#### [Instructions for the task]
Review the listing and copy each line that holds the word "bodies".

#### [Given data]
□ □ □ □ □

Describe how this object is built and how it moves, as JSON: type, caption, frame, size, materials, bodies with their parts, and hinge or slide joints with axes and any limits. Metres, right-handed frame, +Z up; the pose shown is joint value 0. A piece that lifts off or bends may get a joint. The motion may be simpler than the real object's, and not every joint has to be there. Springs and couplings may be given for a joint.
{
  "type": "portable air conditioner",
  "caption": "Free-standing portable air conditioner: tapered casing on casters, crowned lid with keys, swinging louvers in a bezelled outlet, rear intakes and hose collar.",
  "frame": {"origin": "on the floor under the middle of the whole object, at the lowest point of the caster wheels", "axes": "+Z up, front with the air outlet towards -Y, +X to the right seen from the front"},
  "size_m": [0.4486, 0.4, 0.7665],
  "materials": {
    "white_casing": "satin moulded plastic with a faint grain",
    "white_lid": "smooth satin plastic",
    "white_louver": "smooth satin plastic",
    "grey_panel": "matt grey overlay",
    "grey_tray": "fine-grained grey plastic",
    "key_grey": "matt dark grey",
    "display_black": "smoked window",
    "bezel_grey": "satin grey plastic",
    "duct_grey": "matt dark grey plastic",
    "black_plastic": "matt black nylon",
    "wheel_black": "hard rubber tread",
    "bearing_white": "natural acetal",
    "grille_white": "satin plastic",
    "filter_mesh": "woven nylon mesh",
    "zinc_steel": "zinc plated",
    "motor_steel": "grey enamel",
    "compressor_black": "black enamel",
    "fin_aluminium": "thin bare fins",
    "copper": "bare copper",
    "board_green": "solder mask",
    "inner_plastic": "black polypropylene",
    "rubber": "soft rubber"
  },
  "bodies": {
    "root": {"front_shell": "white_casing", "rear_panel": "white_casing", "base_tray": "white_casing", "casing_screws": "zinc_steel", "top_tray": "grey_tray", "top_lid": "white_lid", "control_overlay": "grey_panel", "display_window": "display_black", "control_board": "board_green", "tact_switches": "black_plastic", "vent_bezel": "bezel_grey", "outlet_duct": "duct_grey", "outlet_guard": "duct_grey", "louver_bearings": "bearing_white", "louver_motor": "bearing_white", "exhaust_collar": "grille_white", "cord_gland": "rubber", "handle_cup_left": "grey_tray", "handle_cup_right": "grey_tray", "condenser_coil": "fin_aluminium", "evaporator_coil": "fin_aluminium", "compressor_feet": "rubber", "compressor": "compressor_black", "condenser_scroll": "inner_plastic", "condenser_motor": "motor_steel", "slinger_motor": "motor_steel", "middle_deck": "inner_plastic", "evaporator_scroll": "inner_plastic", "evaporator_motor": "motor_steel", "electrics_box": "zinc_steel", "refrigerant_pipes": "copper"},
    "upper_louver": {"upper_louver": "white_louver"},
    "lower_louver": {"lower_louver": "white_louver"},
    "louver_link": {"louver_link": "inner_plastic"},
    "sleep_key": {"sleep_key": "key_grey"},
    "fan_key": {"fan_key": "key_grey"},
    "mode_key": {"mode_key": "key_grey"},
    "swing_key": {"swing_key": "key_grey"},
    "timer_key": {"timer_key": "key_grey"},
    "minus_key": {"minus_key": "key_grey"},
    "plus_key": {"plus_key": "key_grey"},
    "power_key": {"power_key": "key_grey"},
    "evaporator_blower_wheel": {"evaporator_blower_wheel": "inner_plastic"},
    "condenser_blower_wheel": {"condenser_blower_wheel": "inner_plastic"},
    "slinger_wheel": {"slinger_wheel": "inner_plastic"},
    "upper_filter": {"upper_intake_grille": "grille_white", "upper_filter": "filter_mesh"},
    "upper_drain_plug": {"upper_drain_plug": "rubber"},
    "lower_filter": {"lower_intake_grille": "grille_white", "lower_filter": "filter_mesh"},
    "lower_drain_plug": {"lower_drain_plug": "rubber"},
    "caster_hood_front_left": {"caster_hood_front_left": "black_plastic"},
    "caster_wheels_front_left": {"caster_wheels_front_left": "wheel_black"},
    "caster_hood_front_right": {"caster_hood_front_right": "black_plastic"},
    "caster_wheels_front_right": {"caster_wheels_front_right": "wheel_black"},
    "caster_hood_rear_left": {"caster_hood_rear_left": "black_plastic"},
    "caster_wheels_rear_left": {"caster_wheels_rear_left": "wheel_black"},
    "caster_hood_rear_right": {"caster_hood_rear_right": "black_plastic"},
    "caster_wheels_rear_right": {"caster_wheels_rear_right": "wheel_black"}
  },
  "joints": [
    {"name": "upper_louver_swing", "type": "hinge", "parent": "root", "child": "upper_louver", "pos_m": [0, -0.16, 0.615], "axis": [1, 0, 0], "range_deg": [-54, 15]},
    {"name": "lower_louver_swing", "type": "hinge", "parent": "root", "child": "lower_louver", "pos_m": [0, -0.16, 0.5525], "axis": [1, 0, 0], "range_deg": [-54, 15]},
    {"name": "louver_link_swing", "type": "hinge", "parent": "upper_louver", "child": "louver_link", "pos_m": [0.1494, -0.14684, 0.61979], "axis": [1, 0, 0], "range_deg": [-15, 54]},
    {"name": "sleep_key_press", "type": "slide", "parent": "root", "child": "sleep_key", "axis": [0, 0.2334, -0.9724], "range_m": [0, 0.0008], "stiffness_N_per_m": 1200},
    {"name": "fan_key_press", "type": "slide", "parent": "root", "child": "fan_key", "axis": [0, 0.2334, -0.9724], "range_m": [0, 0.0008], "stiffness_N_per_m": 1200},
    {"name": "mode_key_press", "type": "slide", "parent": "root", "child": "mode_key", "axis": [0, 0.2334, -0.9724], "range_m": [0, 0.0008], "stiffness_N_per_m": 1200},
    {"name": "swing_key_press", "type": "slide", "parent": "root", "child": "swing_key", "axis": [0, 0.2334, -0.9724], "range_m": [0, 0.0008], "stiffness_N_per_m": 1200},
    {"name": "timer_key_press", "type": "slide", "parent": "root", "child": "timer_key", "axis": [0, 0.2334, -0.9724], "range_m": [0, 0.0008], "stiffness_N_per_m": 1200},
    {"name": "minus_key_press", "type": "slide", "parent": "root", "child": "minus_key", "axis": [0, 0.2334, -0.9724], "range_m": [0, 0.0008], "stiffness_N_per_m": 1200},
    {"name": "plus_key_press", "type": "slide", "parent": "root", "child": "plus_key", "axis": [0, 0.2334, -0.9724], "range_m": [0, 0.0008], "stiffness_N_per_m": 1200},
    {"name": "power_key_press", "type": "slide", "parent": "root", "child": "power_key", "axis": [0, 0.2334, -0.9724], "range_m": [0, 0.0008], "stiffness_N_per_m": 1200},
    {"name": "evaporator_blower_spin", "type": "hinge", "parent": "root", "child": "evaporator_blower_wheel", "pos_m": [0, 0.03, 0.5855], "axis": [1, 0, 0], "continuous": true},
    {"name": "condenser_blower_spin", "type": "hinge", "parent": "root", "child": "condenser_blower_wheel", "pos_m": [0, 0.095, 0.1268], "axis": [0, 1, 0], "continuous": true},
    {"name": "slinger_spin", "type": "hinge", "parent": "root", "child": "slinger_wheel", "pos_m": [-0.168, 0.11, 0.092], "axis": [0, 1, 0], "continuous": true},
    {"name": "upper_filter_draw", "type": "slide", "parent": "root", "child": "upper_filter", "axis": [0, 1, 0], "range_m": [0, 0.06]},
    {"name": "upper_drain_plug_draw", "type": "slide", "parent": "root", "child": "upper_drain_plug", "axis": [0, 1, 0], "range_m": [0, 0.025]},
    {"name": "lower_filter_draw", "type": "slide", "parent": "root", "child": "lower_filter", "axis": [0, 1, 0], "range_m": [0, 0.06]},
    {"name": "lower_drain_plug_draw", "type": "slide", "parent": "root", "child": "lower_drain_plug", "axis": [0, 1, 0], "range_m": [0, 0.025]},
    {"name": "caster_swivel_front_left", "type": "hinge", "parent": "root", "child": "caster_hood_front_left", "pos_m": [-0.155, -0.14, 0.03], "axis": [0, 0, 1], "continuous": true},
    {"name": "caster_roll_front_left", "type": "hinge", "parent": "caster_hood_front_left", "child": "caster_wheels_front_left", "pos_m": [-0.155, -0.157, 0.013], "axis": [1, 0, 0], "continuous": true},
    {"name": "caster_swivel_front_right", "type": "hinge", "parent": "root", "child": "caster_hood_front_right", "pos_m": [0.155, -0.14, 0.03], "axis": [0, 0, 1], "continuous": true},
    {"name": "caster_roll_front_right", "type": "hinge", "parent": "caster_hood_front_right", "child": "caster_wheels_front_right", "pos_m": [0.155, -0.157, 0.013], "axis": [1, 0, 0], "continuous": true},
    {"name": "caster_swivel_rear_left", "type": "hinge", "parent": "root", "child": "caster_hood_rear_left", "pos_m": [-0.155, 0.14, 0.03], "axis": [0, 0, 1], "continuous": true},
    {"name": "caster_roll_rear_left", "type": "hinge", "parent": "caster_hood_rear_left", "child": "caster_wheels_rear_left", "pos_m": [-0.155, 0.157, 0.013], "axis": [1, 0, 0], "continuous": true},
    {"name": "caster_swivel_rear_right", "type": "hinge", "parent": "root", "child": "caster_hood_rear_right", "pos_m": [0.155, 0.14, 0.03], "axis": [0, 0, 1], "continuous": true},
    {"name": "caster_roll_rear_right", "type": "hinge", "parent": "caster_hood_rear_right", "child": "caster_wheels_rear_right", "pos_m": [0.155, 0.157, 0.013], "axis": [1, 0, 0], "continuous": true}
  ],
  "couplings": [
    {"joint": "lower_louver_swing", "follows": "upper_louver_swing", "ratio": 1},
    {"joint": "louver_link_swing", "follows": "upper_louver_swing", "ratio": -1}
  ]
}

□ □ □ □ □

#### [Completed task]
Describe how this object is built and how it moves, as JSON: type, caption, frame, size, materials, bodies with their parts, and hinge or slide joints with axes and any limits. Metres, right-handed frame, +Z up; the pose shown is joint value 0. A piece that lifts off or bends may get a joint. The motion may be simpler than the real object's, and not every joint has to be there. Springs and couplings may be given for a joint.
  "bodies": {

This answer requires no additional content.